3D code data
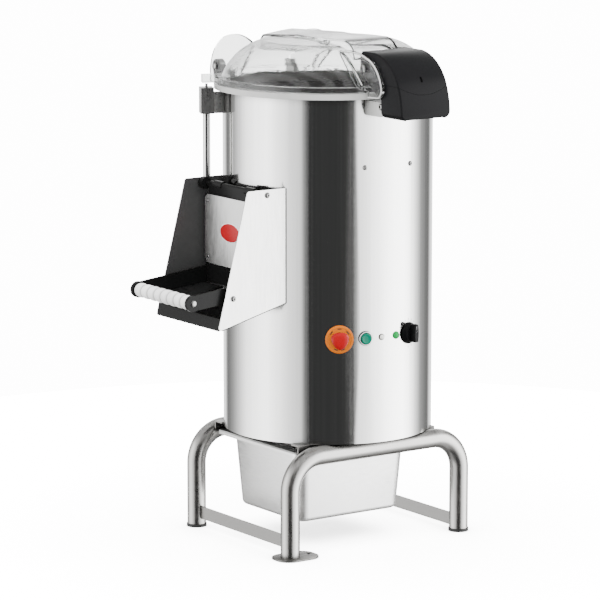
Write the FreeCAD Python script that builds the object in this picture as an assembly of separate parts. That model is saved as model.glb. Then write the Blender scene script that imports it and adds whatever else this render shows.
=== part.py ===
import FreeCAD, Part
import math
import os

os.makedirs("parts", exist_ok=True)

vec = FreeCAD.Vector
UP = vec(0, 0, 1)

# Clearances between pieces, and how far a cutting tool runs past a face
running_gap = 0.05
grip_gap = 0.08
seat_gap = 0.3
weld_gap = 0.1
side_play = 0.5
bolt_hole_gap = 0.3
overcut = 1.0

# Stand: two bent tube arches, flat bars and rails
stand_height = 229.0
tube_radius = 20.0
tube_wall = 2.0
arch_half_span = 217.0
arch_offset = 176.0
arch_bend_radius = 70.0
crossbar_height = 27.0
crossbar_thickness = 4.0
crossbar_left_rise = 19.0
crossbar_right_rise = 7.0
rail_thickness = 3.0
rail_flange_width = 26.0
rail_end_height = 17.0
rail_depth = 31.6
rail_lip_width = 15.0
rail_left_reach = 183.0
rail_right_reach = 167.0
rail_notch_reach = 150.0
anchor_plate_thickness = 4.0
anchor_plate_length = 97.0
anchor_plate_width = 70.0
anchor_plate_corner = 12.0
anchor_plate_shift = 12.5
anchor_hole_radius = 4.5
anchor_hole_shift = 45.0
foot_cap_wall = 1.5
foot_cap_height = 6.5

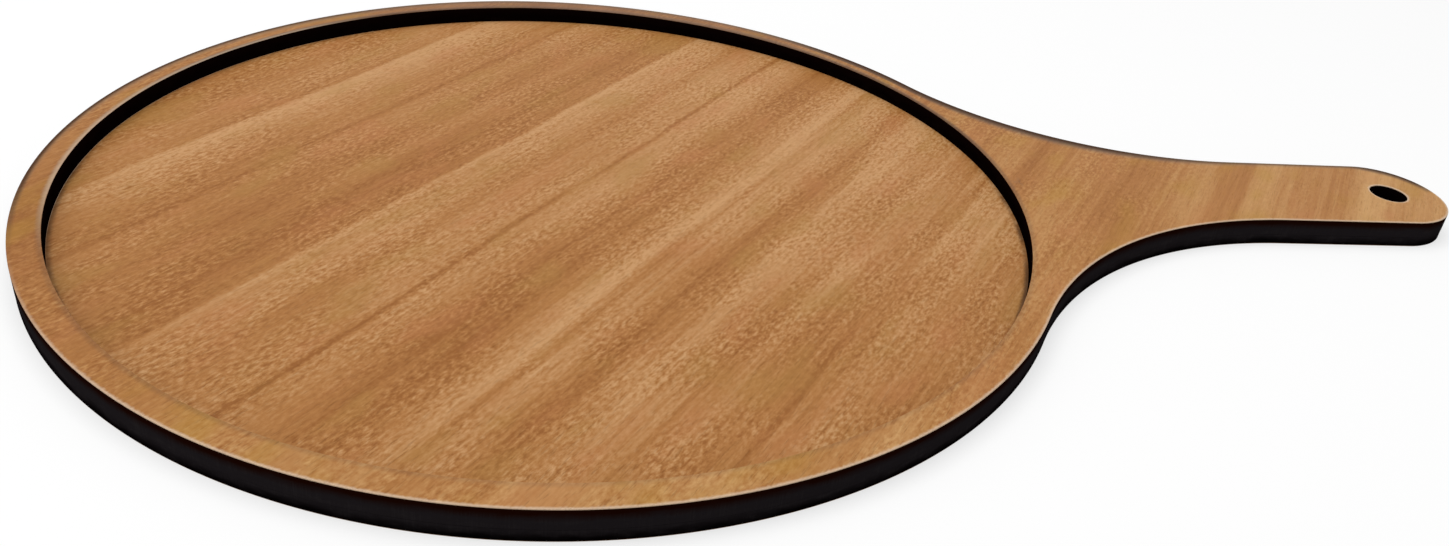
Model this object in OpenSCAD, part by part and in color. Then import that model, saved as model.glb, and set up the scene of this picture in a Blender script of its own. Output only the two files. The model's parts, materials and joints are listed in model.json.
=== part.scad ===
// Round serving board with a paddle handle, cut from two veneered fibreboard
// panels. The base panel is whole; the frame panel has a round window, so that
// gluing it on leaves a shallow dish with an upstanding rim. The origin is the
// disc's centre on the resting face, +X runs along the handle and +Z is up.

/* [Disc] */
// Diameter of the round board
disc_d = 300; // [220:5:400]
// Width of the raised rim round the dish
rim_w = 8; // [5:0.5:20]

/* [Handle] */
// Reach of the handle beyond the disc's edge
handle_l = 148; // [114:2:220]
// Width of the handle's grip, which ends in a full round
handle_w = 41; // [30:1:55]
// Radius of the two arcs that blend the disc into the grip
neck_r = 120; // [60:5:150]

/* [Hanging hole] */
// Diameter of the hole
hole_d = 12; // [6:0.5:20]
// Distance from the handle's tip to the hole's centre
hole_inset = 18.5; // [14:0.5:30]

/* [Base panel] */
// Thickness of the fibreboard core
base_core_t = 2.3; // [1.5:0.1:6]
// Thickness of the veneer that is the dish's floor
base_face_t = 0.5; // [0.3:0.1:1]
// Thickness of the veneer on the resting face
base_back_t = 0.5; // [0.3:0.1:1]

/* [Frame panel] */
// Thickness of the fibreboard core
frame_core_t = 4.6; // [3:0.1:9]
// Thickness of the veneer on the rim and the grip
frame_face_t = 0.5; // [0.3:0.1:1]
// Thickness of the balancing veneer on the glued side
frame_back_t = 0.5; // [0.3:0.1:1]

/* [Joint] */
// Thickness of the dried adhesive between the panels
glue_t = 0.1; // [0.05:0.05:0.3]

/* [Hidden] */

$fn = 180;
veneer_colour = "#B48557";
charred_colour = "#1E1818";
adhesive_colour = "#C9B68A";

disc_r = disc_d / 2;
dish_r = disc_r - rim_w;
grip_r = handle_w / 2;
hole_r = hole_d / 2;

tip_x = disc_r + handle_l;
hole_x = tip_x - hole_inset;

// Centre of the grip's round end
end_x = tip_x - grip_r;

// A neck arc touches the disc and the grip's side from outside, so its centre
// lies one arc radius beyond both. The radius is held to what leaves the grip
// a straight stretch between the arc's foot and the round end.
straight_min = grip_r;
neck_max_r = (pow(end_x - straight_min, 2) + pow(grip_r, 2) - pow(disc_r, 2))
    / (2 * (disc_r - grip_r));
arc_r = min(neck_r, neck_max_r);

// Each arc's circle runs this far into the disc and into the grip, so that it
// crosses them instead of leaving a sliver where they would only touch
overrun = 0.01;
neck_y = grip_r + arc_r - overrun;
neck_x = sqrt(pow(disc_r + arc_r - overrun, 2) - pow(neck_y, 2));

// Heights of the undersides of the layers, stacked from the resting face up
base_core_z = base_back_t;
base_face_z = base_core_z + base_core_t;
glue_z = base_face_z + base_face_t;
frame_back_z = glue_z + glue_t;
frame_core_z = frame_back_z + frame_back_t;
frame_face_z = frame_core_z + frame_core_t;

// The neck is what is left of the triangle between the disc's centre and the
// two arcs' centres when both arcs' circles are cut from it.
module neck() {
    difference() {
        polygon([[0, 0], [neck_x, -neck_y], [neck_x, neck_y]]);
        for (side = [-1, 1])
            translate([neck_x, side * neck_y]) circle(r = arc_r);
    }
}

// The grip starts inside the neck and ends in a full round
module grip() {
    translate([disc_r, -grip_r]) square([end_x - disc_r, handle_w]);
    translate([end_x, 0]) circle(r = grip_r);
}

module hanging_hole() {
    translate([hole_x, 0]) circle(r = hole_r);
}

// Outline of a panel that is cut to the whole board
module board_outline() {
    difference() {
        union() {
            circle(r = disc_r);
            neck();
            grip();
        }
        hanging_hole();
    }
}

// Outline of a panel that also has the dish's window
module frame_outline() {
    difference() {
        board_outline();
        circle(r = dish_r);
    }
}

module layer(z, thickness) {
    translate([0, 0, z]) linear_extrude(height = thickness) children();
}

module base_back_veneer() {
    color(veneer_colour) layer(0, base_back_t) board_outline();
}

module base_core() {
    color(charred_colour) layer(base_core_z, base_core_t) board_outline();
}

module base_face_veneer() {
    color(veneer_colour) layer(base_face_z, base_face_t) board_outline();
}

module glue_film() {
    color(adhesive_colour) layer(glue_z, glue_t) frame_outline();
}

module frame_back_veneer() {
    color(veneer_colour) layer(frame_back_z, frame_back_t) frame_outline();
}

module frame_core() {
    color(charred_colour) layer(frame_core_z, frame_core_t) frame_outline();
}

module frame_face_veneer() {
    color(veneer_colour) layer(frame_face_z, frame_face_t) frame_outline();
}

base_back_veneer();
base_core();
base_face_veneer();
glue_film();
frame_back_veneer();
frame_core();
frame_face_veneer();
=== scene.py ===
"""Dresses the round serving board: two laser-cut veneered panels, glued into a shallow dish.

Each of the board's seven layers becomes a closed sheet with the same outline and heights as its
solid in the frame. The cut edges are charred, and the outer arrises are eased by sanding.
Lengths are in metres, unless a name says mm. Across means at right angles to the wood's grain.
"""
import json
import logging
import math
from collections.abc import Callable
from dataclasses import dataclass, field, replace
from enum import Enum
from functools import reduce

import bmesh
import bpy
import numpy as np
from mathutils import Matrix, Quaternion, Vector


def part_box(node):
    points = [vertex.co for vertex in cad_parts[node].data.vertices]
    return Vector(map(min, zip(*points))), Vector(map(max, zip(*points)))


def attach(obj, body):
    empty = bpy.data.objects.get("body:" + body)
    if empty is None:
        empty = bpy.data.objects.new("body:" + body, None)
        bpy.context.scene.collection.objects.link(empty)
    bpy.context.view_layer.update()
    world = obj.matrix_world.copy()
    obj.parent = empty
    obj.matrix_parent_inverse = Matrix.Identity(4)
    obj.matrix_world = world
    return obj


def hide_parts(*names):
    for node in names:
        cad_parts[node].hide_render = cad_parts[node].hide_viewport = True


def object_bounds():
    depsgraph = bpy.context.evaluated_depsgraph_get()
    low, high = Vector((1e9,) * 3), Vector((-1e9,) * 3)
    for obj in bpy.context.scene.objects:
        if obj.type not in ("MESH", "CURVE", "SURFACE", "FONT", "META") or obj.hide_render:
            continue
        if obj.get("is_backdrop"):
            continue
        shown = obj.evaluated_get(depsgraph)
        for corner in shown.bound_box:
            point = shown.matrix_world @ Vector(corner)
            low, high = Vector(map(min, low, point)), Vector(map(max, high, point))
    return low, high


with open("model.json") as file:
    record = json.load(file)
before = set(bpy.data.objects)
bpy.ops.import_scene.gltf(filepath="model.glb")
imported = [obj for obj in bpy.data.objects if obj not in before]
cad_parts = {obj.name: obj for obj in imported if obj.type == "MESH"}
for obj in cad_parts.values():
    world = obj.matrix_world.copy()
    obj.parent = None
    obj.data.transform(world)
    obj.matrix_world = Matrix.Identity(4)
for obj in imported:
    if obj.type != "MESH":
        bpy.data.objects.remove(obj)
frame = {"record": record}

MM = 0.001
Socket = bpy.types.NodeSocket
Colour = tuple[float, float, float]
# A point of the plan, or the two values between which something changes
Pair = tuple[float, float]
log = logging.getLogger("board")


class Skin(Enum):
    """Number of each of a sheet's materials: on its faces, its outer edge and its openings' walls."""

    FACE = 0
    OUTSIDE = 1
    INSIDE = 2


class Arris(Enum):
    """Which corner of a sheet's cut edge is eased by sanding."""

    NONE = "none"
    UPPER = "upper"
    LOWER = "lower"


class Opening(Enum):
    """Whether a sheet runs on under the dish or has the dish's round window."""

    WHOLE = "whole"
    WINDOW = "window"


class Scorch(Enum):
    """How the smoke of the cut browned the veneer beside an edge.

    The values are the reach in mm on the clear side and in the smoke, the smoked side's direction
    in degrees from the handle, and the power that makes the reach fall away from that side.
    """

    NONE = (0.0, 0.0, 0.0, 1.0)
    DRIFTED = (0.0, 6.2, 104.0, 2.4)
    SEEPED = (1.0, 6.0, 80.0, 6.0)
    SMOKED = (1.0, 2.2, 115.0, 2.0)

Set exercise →
Above are the records; from them, give again exactly the lines from the one containing "the dish's window" to the one containing "if empty is", both lines included, and nothing more.

Reply →
// Outline of a panel that also has the dish's window
module frame_outline() {
    difference() {
        board_outline();
        circle(r = dish_r);
    }
}

module layer(z, thickness) {
    translate([0, 0, z]) linear_extrude(height = thickness) children();
}

module base_back_veneer() {
    color(veneer_colour) layer(0, base_back_t) board_outline();
}

module base_core() {
    color(charred_colour) layer(base_core_z, base_core_t) board_outline();
}

module base_face_veneer() {
    color(veneer_colour) layer(base_face_z, base_face_t) board_outline();
}

module glue_film() {
    color(adhesive_colour) layer(glue_z, glue_t) frame_outline();
}

module frame_back_veneer() {
    color(veneer_colour) layer(frame_back_z, frame_back_t) frame_outline();
}

module frame_core() {
    color(charred_colour) layer(frame_core_z, frame_core_t) frame_outline();
}

module frame_face_veneer() {
    color(veneer_colour) layer(frame_face_z, frame_face_t) frame_outline();
}

base_back_veneer();
base_core();
base_face_veneer();
glue_film();
frame_back_veneer();
frame_core();
frame_face_veneer();
=== scene.py ===
"""Dresses the round serving board: two laser-cut veneered panels, glued into a shallow dish.

Each of the board's seven layers becomes a closed sheet with the same outline and heights as its
solid in the frame. The cut edges are charred, and the outer arrises are eased by sanding.
Lengths are in metres, unless a name says mm. Across means at right angles to the wood's grain.
"""
import json
import logging
import math
from collections.abc import Callable
from dataclasses import dataclass, field, replace
from enum import Enum
from functools import reduce

import bmesh
import bpy
import numpy as np
from mathutils import Matrix, Quaternion, Vector


def part_box(node):
    points = [vertex.co for vertex in cad_parts[node].data.vertices]
    return Vector(map(min, zip(*points))), Vector(map(max, zip(*points)))


def attach(obj, body):
    empty = bpy.data.objects.get("body:" + body)
    if empty is None:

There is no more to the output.